At work Sam is running the social media for Douglas Smarts (George Wendt), a virulently racist U.S. senator who runs on an anti-immigrant platform, while bucking for a much-deserved promotion from the boss (David Rasche), which of course goes to a basic white dude instead.
There’s a little bit of a suggestion of a romance with Zane (Mohammed Amer), a goofball who turns out to be a cop, though Sam isn’t about to be rushed into anything. Frankly, this little love connection seems inserted and then mislaid.

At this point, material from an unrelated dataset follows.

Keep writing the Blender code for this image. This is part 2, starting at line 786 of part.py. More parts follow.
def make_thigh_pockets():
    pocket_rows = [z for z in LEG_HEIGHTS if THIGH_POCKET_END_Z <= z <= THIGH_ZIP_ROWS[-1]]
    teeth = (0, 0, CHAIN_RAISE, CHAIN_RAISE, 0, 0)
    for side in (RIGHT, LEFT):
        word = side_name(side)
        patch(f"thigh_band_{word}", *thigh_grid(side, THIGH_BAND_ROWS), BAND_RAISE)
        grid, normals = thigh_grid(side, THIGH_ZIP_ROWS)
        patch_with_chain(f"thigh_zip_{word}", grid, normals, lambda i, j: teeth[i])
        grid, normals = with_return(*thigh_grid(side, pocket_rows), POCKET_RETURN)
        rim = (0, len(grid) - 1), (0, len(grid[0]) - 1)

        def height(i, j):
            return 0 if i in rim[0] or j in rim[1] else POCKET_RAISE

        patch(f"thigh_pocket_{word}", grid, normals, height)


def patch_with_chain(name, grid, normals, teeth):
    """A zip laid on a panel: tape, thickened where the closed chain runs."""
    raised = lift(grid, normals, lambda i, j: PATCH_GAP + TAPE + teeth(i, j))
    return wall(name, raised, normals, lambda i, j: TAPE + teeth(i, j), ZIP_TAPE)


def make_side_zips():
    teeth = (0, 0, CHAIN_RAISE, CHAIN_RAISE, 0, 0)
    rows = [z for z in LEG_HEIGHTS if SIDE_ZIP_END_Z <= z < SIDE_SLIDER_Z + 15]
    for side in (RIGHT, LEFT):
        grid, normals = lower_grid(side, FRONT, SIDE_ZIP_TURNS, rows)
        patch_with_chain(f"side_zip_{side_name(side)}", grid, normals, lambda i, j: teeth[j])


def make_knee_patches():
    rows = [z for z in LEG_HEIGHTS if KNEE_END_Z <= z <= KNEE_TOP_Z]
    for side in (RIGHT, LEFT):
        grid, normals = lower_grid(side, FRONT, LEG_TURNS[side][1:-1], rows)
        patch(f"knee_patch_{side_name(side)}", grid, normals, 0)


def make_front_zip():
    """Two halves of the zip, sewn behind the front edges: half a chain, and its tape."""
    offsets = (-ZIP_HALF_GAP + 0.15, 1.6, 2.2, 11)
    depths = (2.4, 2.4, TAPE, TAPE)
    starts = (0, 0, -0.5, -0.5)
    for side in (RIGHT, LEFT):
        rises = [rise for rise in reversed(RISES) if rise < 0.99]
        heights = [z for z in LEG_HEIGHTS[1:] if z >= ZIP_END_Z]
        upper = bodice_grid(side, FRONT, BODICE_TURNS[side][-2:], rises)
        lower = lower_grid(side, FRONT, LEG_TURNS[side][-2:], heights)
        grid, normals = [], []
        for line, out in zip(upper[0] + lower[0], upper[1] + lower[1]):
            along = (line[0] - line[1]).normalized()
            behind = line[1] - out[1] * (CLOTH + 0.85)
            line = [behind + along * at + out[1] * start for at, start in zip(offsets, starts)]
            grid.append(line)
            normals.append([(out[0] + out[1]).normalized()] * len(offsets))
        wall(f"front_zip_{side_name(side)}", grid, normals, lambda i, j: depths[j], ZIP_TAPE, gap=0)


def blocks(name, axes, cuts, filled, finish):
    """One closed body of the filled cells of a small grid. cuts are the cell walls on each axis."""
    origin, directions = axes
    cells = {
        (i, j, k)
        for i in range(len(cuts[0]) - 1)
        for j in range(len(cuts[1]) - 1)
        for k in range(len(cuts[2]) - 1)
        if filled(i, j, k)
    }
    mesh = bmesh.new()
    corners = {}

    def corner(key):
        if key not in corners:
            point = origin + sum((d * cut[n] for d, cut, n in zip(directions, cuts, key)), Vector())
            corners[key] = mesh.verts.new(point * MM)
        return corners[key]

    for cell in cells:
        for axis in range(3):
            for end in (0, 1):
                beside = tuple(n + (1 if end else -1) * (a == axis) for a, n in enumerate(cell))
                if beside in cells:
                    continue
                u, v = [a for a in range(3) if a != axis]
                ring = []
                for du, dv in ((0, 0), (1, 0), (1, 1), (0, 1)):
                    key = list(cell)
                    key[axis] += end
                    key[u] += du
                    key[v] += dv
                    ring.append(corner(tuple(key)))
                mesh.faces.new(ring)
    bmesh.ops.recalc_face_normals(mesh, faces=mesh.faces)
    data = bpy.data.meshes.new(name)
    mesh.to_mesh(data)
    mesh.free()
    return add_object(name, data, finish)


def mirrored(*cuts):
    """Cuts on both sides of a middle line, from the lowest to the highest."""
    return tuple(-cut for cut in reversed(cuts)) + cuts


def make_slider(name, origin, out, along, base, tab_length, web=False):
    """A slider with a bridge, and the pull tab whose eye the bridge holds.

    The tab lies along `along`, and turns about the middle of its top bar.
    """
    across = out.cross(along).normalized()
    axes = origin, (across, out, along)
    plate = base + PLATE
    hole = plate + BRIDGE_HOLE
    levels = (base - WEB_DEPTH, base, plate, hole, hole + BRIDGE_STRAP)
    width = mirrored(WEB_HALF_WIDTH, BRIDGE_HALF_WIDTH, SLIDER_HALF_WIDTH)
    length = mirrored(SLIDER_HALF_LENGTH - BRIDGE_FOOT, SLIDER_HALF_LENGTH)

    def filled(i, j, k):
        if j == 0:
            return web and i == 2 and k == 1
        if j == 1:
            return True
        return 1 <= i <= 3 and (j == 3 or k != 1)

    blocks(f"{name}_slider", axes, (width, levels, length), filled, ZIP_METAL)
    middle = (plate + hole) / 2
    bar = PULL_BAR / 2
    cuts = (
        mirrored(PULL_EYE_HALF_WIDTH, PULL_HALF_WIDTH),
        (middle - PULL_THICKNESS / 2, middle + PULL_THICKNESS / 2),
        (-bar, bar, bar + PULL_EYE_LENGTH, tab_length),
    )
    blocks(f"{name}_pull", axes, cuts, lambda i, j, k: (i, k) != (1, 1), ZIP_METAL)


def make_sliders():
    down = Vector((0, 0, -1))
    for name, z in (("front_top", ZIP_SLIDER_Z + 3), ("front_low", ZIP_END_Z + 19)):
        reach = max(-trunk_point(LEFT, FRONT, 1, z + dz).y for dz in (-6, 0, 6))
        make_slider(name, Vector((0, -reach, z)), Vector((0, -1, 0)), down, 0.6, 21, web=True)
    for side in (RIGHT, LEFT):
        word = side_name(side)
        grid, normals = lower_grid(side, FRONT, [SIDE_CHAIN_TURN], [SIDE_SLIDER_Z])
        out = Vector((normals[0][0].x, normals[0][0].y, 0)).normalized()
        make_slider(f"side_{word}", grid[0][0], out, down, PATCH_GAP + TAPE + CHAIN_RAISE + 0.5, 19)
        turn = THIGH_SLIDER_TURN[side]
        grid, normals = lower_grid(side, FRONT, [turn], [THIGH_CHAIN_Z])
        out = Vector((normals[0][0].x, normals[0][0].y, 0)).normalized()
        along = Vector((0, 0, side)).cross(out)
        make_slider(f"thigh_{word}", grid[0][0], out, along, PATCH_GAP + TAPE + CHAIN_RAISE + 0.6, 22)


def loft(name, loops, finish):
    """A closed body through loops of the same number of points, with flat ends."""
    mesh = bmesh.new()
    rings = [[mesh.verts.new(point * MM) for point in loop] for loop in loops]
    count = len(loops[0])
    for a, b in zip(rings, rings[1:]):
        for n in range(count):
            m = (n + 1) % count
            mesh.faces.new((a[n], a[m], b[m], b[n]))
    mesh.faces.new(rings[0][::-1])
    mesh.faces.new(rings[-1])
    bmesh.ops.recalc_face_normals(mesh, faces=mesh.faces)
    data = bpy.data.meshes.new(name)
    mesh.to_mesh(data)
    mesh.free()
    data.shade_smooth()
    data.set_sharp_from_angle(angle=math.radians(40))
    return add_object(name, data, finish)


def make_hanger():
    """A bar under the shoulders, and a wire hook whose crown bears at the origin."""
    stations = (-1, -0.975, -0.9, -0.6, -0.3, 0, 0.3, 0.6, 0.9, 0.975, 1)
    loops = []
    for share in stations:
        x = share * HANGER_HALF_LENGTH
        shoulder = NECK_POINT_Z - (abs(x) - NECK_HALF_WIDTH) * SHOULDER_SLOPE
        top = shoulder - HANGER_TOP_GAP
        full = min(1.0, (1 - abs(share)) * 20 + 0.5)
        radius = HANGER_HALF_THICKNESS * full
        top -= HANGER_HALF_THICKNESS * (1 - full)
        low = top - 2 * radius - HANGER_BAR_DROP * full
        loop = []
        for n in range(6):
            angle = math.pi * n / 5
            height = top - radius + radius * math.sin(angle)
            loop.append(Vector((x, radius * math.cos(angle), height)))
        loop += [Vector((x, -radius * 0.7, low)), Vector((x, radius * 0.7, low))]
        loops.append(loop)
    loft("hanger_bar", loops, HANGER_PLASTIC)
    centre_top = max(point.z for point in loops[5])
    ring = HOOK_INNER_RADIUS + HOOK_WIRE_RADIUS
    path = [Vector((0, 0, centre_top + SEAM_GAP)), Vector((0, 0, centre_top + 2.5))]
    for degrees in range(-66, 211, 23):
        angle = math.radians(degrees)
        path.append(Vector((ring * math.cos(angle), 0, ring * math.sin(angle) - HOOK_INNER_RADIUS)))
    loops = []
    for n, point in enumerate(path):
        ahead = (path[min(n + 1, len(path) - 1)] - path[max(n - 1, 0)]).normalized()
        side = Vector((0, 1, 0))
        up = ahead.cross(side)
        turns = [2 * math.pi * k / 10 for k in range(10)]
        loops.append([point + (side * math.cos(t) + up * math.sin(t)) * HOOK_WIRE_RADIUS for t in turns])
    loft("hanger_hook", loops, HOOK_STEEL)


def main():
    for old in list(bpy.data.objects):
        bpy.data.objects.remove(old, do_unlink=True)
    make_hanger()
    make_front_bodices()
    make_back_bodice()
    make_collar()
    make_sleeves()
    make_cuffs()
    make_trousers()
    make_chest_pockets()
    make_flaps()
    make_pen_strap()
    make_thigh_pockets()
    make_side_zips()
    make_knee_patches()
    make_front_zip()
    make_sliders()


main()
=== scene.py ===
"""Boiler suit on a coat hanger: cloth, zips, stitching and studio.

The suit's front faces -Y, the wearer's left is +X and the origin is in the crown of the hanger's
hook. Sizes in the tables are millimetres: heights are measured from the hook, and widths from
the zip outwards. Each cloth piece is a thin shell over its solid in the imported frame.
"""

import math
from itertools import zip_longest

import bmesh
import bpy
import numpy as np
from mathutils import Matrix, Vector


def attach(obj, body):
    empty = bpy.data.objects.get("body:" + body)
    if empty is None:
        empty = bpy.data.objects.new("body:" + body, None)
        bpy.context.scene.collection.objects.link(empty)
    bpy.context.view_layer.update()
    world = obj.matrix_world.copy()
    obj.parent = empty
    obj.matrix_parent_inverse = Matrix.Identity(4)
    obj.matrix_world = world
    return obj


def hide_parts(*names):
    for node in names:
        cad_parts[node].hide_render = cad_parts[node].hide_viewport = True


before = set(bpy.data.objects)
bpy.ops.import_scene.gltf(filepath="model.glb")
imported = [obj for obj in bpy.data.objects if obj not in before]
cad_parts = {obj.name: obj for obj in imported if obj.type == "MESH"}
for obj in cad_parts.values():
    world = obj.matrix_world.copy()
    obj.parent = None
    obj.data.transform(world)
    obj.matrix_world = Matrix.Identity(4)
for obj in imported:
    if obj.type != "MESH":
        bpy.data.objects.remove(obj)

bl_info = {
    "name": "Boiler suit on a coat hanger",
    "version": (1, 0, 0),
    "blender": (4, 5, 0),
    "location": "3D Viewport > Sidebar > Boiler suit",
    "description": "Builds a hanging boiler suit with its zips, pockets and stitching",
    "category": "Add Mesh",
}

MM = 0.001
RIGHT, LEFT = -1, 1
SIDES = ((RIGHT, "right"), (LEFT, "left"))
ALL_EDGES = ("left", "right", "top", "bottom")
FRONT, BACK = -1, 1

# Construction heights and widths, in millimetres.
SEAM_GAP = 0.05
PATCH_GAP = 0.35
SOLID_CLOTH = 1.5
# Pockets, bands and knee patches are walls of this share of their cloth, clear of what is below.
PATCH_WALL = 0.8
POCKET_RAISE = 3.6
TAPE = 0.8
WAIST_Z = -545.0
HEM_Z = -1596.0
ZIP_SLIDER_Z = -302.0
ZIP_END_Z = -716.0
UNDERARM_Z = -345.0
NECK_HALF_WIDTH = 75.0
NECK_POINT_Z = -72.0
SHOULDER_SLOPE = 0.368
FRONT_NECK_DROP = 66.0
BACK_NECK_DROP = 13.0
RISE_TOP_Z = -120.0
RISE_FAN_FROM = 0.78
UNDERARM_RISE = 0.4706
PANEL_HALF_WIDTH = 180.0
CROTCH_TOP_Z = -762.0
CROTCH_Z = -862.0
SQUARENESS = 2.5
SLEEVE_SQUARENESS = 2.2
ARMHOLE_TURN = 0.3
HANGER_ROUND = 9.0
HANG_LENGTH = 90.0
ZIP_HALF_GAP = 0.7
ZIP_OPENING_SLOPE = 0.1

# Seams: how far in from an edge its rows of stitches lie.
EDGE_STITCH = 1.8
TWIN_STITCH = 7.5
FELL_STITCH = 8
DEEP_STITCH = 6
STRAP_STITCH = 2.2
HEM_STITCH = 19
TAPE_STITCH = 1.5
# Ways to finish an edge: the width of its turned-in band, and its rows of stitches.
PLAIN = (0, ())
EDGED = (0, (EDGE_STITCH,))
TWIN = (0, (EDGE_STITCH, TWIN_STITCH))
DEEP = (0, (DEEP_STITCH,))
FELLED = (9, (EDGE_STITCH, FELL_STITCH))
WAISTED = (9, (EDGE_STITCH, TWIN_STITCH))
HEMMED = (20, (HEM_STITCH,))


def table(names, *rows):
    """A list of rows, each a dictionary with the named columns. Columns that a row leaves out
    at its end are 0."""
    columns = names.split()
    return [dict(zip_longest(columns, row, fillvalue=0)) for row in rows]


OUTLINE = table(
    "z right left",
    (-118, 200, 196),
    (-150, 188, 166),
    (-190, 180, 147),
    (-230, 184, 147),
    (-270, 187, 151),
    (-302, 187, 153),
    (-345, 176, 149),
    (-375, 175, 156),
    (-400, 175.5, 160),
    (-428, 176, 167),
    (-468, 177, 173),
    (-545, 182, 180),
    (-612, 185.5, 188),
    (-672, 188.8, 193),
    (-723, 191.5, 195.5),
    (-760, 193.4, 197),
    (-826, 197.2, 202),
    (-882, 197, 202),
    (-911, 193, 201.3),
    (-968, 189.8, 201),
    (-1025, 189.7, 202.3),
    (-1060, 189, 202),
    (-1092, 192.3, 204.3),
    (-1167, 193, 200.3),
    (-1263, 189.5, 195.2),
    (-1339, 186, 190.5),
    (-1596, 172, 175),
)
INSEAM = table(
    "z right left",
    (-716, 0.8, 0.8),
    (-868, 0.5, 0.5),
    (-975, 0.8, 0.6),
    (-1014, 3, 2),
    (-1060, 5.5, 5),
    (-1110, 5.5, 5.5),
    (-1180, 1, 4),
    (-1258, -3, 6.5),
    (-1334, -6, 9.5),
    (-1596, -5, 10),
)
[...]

Meanwhile, kid sister Maryam’s love life is almost worthy of its own movie. She falls hard for a handsome fellow premed student, Shahid (Kapil Talwalkar), following him around like a moony puppy. When his girlfriend unexpectedly dumps in, she’s able to swoop in and a wedding seems imminent.
Maryam claims to be much more traditional than Sam, wearing a headscarf and waiting until after marriage for sex, or even kissing. Shahid is the same mindset, but when their MCAT scores and medical school choices don’t line up, she’ll have to make some hard decisions about which path to follow.
There’s a lot of things to like about “Americanish,” starting with a charming cast. There’s plenty of neighborly humor and good-natured ribbing.
I have to say Sam isn’t the most compelling protagonist — she comes across as something of a resentful grump, someone who doesn’t fully belong to her family, her community or her job. Frankly, the movie picks up energy whenever we switch to other characters’ story arcs. I wonder if the movie would have worked better by just focusing on Maryam and Ameera.
Still, this is a feel-good movie that goes out of its way let you know it means to pluck your heart and evoke a tear or two, and does just that.